Iron & Wine at the Midland

Photo Susan Pfannmuller/Kansas City Star

I have a tendency to over-romanticize Iron & Wine. On several mind-numbing, heartbreaking, stomach-churning occasions I’ve found myself looping “Trapeze Swinger” and “Resurrection Fern” to infinity; searching for a spiritual companion or just looking to get lost. Impartiality can quickly cede to reverence as words like “whispery mystic” tumble throughout my head. Even having seen Sam Beam & company once before at my alma mater, I could hardly steal myself from flitting into fervent joy as the twelve piece band began kicking up dust for Ghost on Ghost track “Desert Babbler”.

The band was simultaneously the greatest asset and impediment to Beam’s collection of ornate material.
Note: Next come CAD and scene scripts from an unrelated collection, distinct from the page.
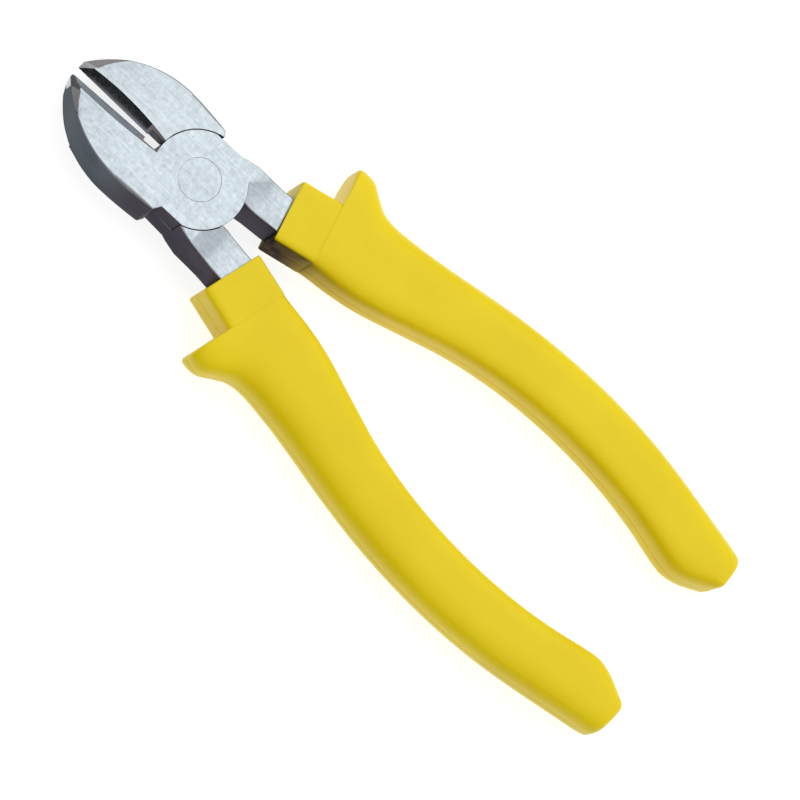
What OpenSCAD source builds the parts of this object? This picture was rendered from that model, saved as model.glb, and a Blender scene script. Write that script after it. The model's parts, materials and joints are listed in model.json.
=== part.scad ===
// Tile nippers of the diagonal pattern, 180 mm long: two forged levers that cross in a
// lap joint on a flush rivet, hard inserts along the cutting edges, and guarded sleeves.
// The tool lies flat. The origin is on the pivot axis at the bench, +Y points from the
// pivot to the jaw tips, +X to the right jaw, and +Z up.

/* [Head] */
// Thickness of the jaws and the joint
head_t = 13; // [12:0.5:14]
// Half width of the closed head at its widest
head_half_w = 12.8; // [12.4:0.1:13.4]
// Distance from the pivot to the widest place
head_wide_y = 13; // [12:0.5:14]
// Radius of the jaw's flank above the widest place
flank_r = 26.6; // [26:0.1:28]
// Radius of the jaw's cheek below the widest place
cheek_r = 70; // [50:5:90]
// Distance from the pivot to the tips
tip_y = 34.8; // [34:0.1:35.5]
// Radius of the long curve that thins the faces towards the tips
face_r = 100; // [90:5:160]
// Radius at the face of the cone that rounds off the nose
nose_r = 20.6; // [19.6:0.1:21]
// Slope of that cone, as drop over radius
nose_slope = 0.95; // [0.8:0.05:1.2]

/* [Cutting edges] */
// Width of the front bevel
bevel_w = 1.75; // [1.4:0.05:2]
// Depth of the cutting edge below the face
bevel_d = 1.65; // [1.4:0.05:2]
// Angle of the rear bevel from the vertical
rear_bevel = 24; // [20:1:28]
// Fall of the edge line towards the tips
edge_fall = 5.4; // [4:0.2:6]
// Distance that the edges meet to the left of the pivot
slit_left = 0.75; // [0:0.05:0.9]
// Gap left between the closed edges
edge_gap = 0.06; // [0.04:0.02:0.1]
// Half width of the relief opening behind the edges
relief_half_w = 1.15; // [1:0.05:1.4]
// Far end of the relief opening
relief_y = 14.6; // [14:0.2:15.4]
// Width of the hard insert
insert_w = 2.4; // [2.2:0.1:2.8]
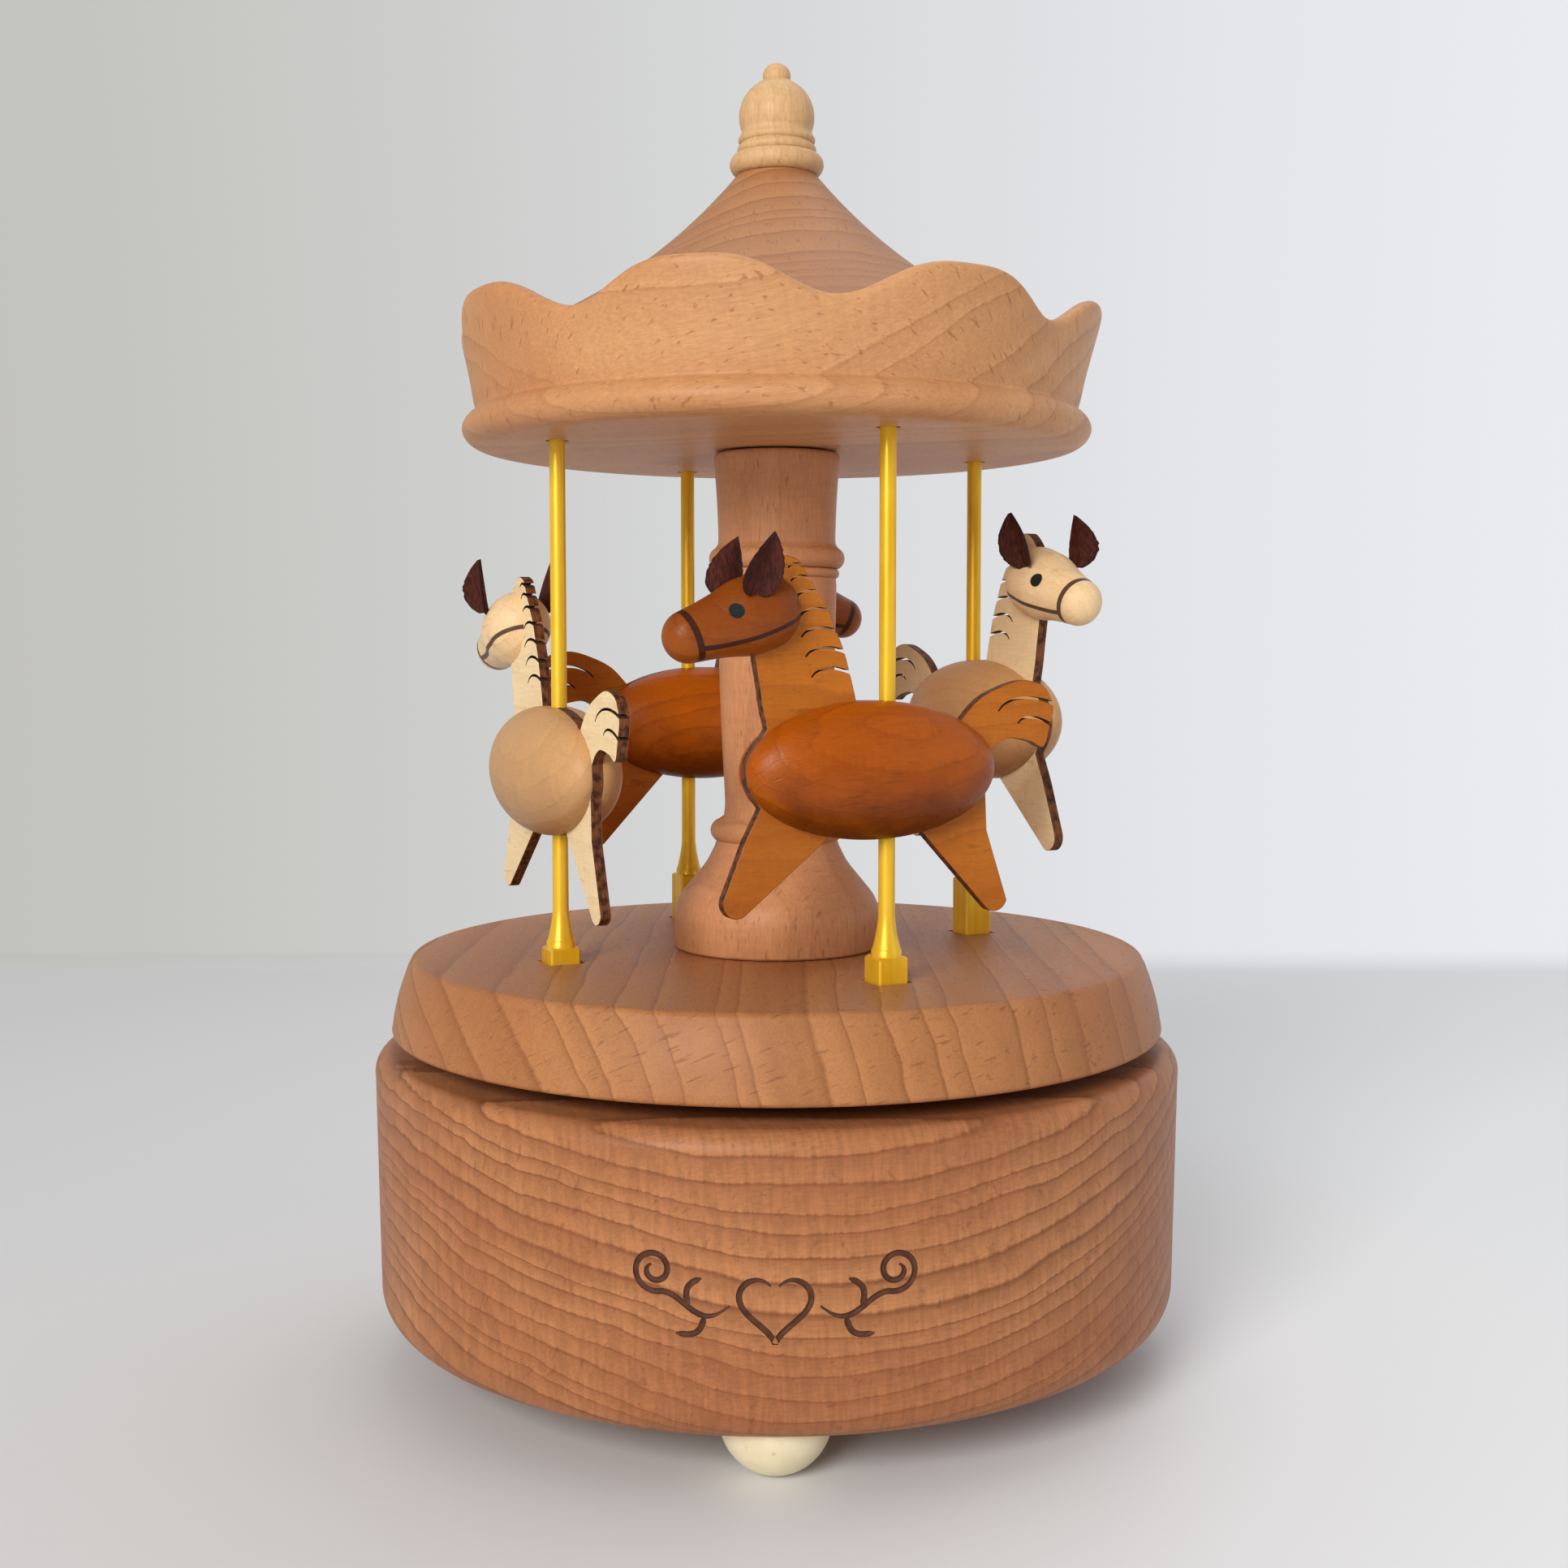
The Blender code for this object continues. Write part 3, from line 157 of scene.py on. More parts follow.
def stepBetween(tree, value, low, high, toLow=0.0, toHigh=1.0):
    inputs = {"Value": value, "From Min": low, "From Max": high, "To Min": toLow, "To Max": toHigh}
    return addNode(tree, "ShaderNodeMapRange", inputs, interpolation_type="SMOOTHSTEP").outputs[0]


def mixed(tree, factor, first, second, blend="MIX"):
    inputs = {0: factor, 6: first, 7: second}
    return addNode(tree, "ShaderNodeMix", inputs, data_type="RGBA", blend_type=blend).outputs[2]


def overlay(tree, colour, mask, strength, layer):
    return mixed(tree, times(tree, mask, strength), colour, layer)


def bumpBy(tree, shader, height, strength, distance):
    bump = addNode(tree, "ShaderNodeBump", {"Height": height, "Strength": strength, "Distance": distance})
    tree.links.new(bump.outputs[0], shader.inputs["Normal"])


def rampOf(tree, value, stops):
    node = addNode(tree, "ShaderNodeValToRGB", {0: value})
    elements = node.color_ramp.elements
    while len(elements) < len(stops):
        elements.new(0.5)
    for element, (place, level) in zip(elements, stops):
        element.position = place
        element.color = (level, level, level, 1)
    return plus(tree, node.outputs[0], 0.0)


def tint(red, green, blue):
    # a colour as a paint shop names it, 0 to 255, made linear
    levels = np.array((red, green, blue)) / 255
    return (*np.where(levels < 0.04045, levels / 12.92, ((levels + 0.055) / 1.055) ** 2.4).tolist(), 1.0)


def newGroup(name, inputs, outputs):
    group = bpy.data.node_groups.new(name, "ShaderNodeTree")
    for label, kind, default in inputs:
        socket = group.interface.new_socket(label, in_out="INPUT", socket_type=kind)
        if default is not None:
            socket.default_value = default
    for label in outputs:
        group.interface.new_socket(label, in_out="OUTPUT", socket_type="NodeSocketFloat")
    return group, group.nodes.new("NodeGroupInput"), group.nodes.new("NodeGroupOutput")


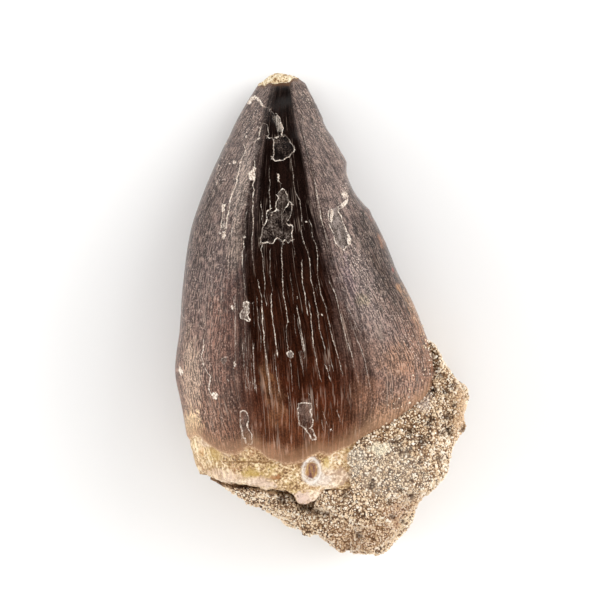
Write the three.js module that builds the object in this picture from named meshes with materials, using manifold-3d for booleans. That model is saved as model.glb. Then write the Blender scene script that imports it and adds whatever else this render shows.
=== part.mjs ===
// A fossil marine-reptile tooth with the lump of phosphate sandstone that still grips its root.
// It lies on its tongue side. Millimetres: +Y runs from the root to the worn tip, +X to the chipped
// cutting edge, and +Z up, out of the lip side of the crown. Z = 0 is the surface that it lies on.
//
// Two solids: "tooth" is one grown piece, an enamel crown over a short root collar, and "matrix" is the
// stone, with a socket that fits the tooth.
import * as THREE from "three";
import { ImprovedNoise } from "three/addons/math/ImprovedNoise.js";
import { mergeVertices } from "three/addons/utils/BufferGeometryUtils.js";
import Module from "manifold-3d";

const wasm = await Module();
wasm.setup();

// ---------------------------------------------------------------- driving dimensions
// The crown's four outlines, each as [distance along Y, X or Z] from the root end to the tip.
const LEFT_EDGE = [[-21, -12.7], [-16.2, -14.3], [-11, -15.3], [-6.6, -16.1], [-1.8, -15.6], [4, -15.2],
  [10.7, -14.2], [16.4, -12], [21, -9.7], [25.1, -7.4], [28, -5.5]];
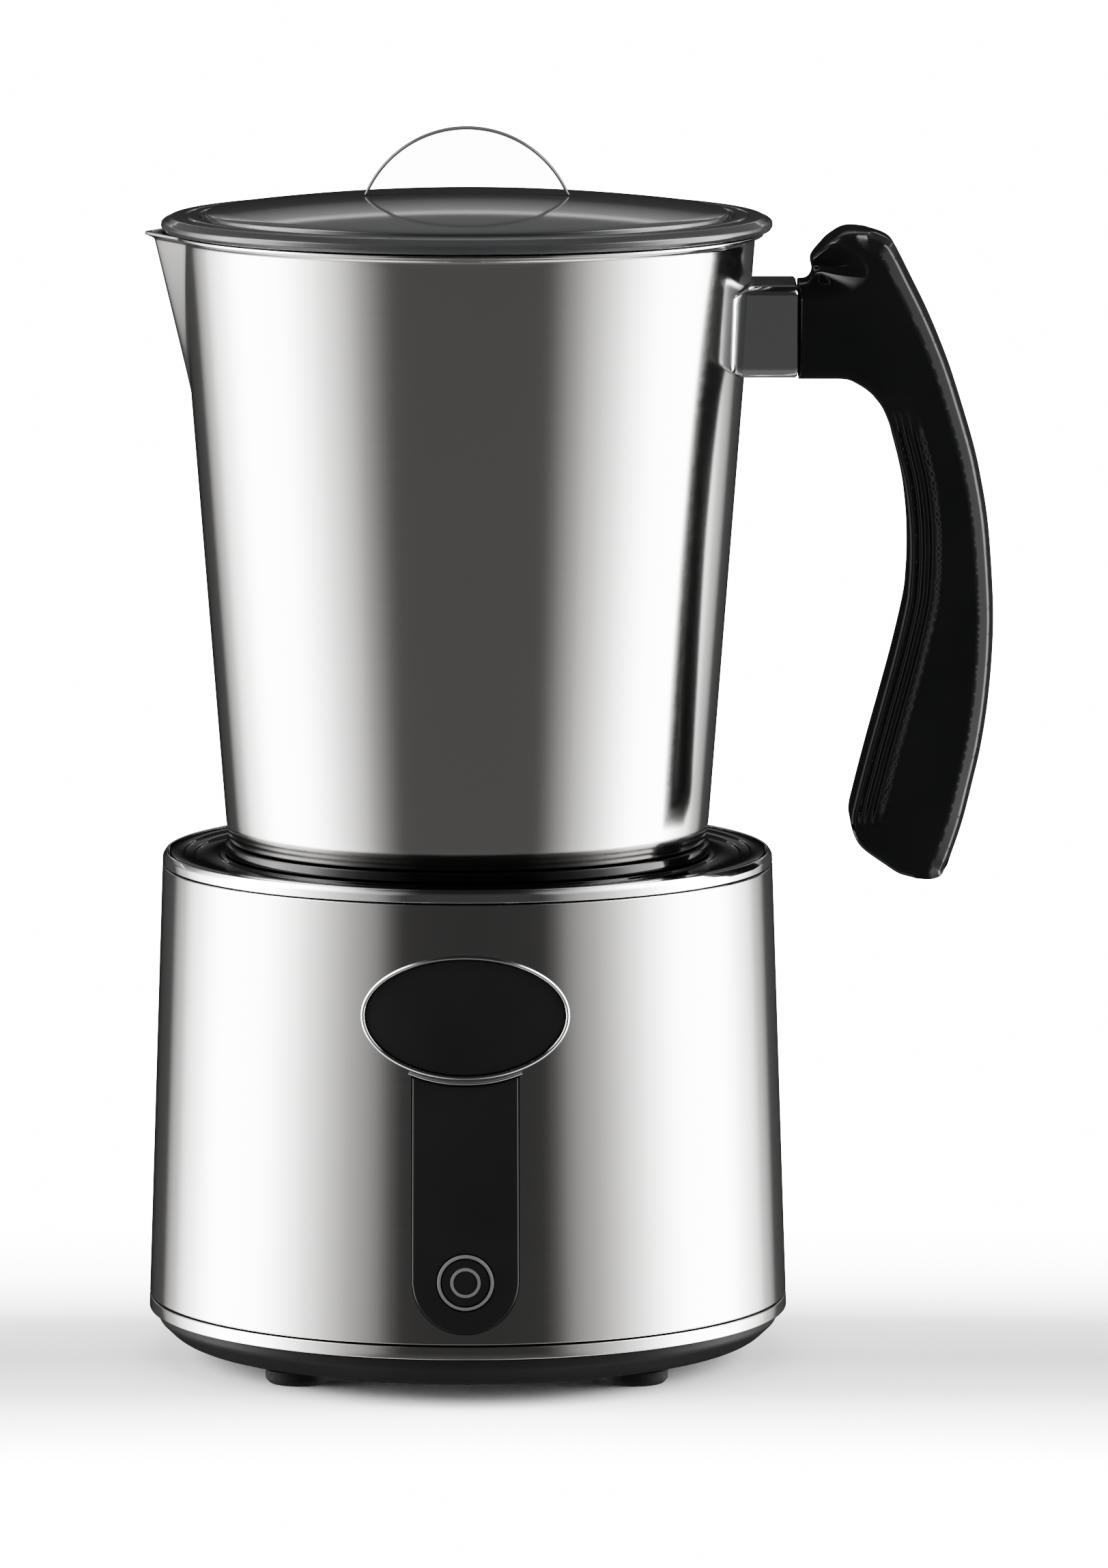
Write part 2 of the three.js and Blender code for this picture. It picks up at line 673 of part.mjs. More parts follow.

The horn section spun “Carousel” into elegiac territory; haunting Beam’s journey home. Elsewhere, on-point drum fills and bucolic strings lent Kiss Each Other Clean cut “Tree by the River” a bounce the lackadaisical original only daydreamed of. “Low Light Buddy of Mine”s piano and rocksteady drum suspended the song in a zombified lurch. Here Beam’s soft recollections of “new fruit humming in the old fruit tree” hemmed closer to “Strange Fruit” than any Sunday afternoon love song. “Late into the Night” imagined a Motown where white boy jazz bands are common place and Marvin Gaye carried dog-eared poet readers. And “Caught in the Briars” countryside gait steadily trod into Ornette Coleman caterwauling, every implement of the band attempting to outdo one another.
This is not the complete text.